* AIM OF THE EXERCISE *
Return verbatim the inclusive range of lines running from the line that contains "92), (288, 92)]" to the line that contains "obj.matrix_world = world". Omit every other line.

* begin INFORMATION GIVEN *

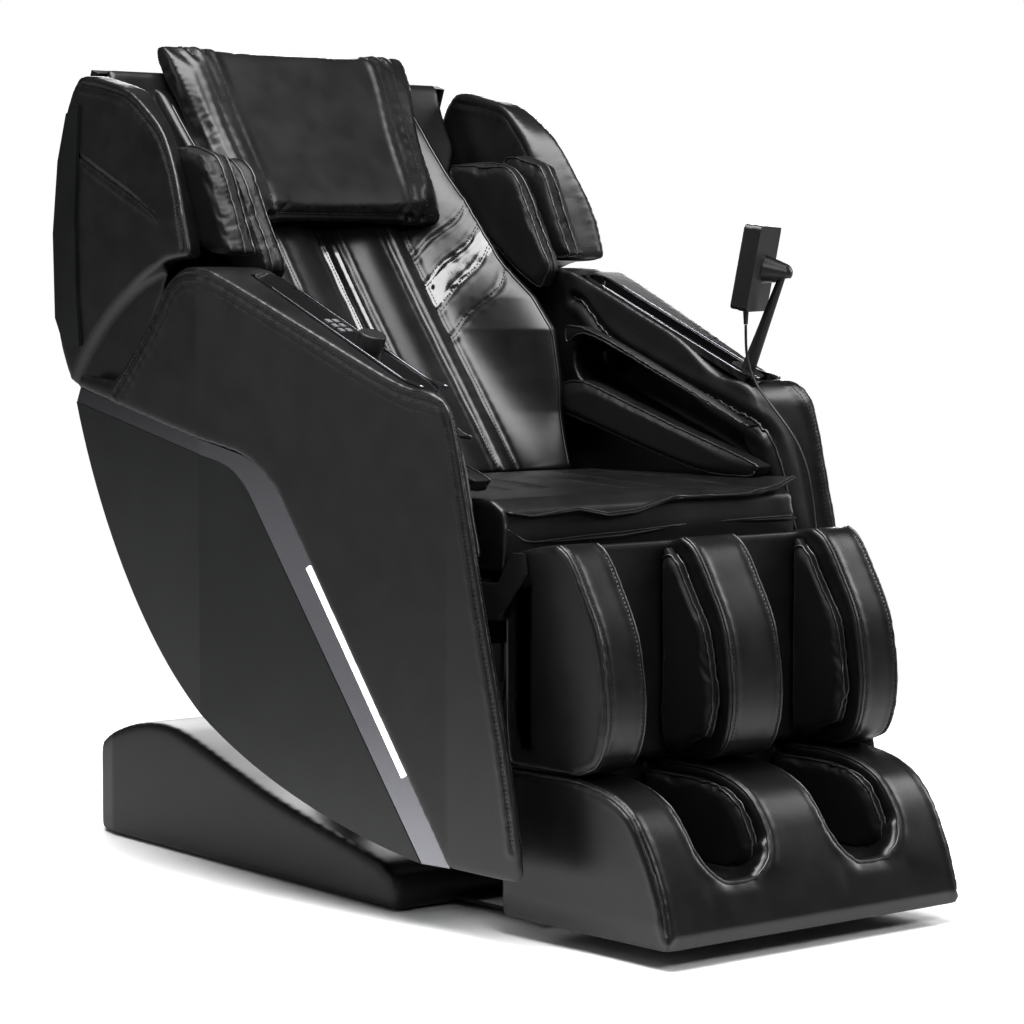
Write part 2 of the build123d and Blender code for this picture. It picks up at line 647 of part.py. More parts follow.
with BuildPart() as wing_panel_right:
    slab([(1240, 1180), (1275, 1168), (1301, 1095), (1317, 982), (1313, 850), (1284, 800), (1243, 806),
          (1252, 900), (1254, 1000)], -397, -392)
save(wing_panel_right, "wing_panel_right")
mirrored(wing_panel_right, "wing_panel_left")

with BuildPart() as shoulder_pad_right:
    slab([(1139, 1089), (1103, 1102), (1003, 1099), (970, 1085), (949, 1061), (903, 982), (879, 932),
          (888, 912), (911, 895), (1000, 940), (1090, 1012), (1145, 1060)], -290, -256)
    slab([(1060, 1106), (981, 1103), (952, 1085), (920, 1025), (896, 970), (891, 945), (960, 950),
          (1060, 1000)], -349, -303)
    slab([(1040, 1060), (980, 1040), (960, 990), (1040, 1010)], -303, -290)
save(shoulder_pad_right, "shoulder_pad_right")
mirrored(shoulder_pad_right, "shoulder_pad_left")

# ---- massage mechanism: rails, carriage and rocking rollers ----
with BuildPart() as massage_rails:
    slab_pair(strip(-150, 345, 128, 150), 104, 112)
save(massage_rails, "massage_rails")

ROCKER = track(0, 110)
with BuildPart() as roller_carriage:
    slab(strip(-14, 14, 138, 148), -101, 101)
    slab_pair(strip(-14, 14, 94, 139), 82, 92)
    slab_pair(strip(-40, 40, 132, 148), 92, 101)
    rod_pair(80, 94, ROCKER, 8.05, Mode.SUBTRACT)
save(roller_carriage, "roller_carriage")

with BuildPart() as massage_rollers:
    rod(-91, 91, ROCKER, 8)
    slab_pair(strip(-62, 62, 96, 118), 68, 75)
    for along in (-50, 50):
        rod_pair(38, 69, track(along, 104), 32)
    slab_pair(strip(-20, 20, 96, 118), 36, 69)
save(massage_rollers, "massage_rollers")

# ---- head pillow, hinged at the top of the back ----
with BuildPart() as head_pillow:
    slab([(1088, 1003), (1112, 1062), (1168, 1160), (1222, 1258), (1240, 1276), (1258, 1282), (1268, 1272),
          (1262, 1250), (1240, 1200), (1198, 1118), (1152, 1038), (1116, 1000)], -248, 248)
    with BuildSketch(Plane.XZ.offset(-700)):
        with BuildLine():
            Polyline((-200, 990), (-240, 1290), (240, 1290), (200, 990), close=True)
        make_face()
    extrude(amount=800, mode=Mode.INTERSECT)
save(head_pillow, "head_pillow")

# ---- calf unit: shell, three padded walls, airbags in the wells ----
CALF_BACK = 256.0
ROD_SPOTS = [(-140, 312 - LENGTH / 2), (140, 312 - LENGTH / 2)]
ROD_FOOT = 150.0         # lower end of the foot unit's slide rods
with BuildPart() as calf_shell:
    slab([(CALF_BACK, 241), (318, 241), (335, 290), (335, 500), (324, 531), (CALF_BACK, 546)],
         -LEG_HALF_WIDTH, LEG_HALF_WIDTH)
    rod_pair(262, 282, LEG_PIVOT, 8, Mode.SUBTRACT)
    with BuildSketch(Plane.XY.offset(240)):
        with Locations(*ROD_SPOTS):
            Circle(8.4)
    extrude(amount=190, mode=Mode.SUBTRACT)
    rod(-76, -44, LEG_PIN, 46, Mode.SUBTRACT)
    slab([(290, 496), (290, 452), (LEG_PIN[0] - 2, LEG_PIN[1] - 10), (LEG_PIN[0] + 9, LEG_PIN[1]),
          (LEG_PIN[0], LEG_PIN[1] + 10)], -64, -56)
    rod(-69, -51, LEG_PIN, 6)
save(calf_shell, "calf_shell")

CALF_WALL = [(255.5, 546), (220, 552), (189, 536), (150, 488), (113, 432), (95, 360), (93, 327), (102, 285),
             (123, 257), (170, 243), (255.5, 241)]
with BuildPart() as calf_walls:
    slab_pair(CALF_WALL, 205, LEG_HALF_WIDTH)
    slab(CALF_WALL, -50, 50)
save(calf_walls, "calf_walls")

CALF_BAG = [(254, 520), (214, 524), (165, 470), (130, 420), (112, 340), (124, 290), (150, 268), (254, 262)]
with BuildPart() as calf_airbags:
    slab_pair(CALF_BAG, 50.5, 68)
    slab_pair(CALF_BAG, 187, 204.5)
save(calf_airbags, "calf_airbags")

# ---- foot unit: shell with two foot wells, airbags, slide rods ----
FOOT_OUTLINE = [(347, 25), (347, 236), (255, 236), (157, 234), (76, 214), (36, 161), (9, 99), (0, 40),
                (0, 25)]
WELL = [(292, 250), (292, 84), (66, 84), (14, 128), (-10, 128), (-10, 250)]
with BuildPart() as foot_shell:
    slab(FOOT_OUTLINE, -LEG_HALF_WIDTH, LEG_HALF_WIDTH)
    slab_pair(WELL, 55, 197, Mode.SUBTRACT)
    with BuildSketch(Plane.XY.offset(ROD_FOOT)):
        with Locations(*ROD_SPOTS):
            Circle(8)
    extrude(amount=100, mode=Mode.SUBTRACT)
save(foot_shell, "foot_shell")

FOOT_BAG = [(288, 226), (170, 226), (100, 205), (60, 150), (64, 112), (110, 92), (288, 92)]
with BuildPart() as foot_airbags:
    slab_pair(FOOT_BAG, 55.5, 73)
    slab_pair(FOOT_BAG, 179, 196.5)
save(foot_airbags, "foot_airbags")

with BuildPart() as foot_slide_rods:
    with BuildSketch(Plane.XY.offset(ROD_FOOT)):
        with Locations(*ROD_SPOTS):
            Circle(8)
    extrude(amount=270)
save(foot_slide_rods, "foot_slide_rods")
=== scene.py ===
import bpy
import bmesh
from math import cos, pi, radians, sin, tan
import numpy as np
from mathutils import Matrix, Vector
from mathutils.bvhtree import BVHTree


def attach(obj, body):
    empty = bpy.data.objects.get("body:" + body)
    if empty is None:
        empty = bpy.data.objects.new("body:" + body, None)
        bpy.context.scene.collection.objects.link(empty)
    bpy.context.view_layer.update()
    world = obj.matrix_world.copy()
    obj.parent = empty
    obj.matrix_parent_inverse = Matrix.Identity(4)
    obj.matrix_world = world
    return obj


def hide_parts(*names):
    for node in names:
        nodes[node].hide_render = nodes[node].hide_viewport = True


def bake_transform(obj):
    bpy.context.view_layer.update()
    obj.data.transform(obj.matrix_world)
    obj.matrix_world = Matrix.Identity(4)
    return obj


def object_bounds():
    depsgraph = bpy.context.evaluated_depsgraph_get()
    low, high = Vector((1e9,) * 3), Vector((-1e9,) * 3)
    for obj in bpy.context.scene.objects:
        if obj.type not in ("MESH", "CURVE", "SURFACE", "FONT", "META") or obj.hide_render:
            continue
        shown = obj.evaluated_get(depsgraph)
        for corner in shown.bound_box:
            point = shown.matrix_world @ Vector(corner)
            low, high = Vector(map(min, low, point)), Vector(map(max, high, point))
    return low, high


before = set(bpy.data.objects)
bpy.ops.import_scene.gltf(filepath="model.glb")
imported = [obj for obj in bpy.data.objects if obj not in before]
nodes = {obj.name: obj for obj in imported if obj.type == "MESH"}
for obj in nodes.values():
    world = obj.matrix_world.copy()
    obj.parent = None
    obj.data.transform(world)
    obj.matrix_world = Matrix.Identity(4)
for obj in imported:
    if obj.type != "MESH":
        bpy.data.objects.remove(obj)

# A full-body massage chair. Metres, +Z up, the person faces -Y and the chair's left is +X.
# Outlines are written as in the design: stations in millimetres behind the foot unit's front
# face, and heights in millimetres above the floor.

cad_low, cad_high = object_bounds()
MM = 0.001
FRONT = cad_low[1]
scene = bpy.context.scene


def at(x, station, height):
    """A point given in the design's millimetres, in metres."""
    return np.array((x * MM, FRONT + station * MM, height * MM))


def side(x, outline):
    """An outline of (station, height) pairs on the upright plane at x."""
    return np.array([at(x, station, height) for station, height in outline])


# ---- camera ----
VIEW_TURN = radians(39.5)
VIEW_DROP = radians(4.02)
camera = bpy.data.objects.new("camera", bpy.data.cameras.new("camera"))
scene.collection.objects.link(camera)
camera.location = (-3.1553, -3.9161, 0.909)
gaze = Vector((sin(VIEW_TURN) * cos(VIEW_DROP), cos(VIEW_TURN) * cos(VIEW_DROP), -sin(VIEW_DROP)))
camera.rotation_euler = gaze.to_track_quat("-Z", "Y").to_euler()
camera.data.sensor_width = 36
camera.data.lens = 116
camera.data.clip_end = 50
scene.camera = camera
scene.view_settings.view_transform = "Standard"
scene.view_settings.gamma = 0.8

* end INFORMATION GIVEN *
* begin INFORMATION GIVEN *

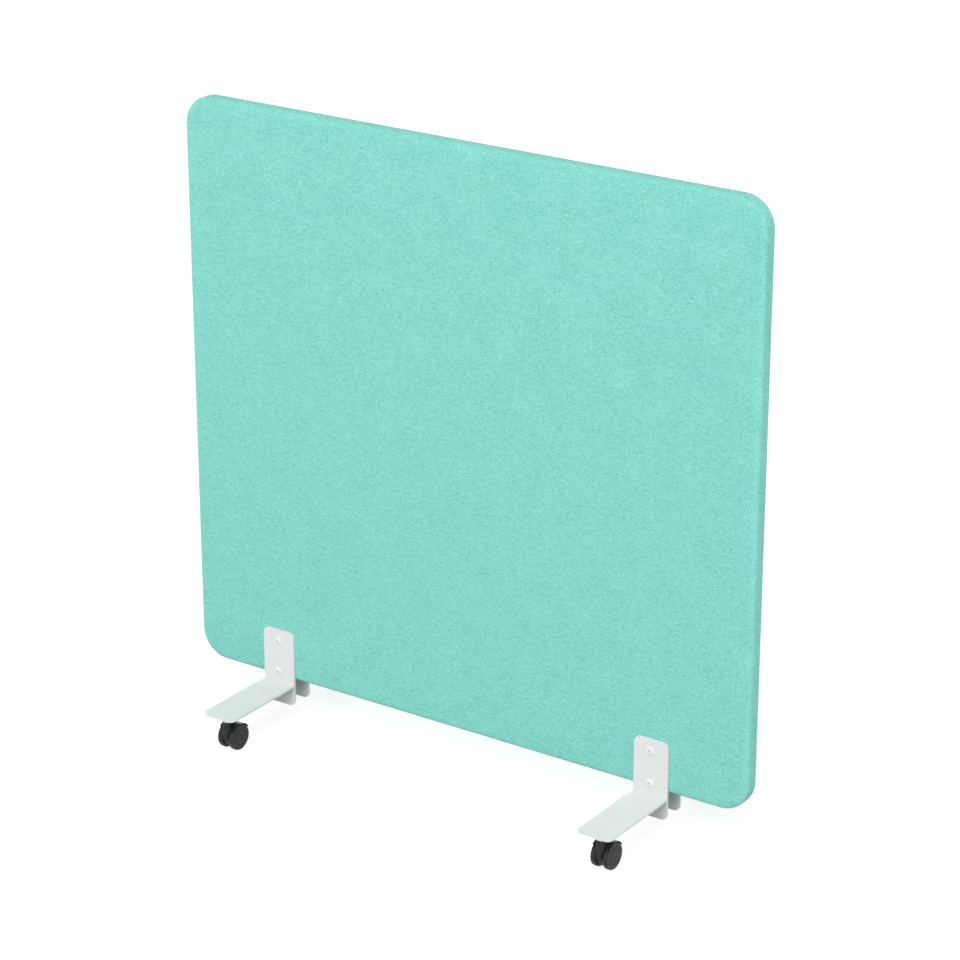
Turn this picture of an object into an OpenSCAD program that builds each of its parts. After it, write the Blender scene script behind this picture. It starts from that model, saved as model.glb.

* end INFORMATION GIVEN *
* begin INFORMATION GIVEN *

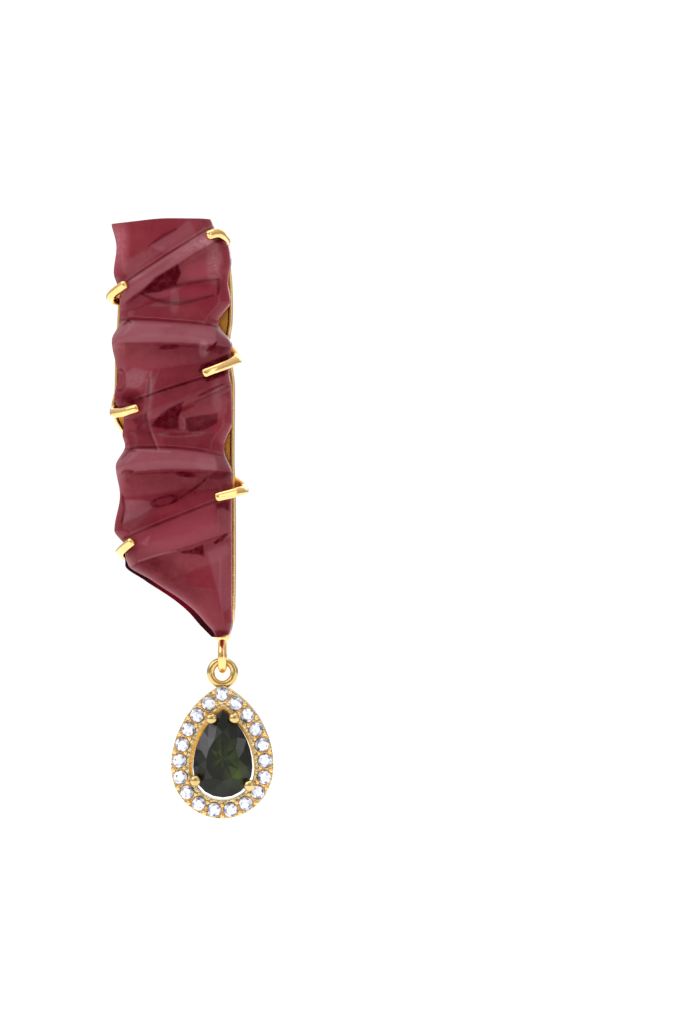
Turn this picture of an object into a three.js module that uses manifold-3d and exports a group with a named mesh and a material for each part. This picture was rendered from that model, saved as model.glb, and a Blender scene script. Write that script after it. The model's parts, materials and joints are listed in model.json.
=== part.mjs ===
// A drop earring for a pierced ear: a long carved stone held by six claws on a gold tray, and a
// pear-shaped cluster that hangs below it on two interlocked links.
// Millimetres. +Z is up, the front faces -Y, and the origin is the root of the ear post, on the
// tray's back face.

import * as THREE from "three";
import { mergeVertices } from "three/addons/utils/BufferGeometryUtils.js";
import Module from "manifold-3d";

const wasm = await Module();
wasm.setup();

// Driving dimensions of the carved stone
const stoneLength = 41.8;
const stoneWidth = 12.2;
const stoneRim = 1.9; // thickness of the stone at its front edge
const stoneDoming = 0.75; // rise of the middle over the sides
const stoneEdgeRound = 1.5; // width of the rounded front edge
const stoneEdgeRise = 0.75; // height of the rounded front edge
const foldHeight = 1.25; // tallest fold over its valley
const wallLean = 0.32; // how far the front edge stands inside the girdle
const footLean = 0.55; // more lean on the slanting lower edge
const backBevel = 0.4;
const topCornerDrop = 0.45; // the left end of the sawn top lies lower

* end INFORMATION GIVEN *

* WRITTEN SOLUTION *
FOOT_BAG = [(288, 226), (170, 226), (100, 205), (60, 150), (64, 112), (110, 92), (288, 92)]
with BuildPart() as foot_airbags:
    slab_pair(FOOT_BAG, 55.5, 73)
    slab_pair(FOOT_BAG, 179, 196.5)
save(foot_airbags, "foot_airbags")

with BuildPart() as foot_slide_rods:
    with BuildSketch(Plane.XY.offset(ROD_FOOT)):
        with Locations(*ROD_SPOTS):
            Circle(8)
    extrude(amount=270)
save(foot_slide_rods, "foot_slide_rods")
=== scene.py ===
import bpy
import bmesh
from math import cos, pi, radians, sin, tan
import numpy as np
from mathutils import Matrix, Vector
from mathutils.bvhtree import BVHTree


def attach(obj, body):
    empty = bpy.data.objects.get("body:" + body)
    if empty is None:
        empty = bpy.data.objects.new("body:" + body, None)
        bpy.context.scene.collection.objects.link(empty)
    bpy.context.view_layer.update()
    world = obj.matrix_world.copy()
    obj.parent = empty
    obj.matrix_parent_inverse = Matrix.Identity(4)
    obj.matrix_world = world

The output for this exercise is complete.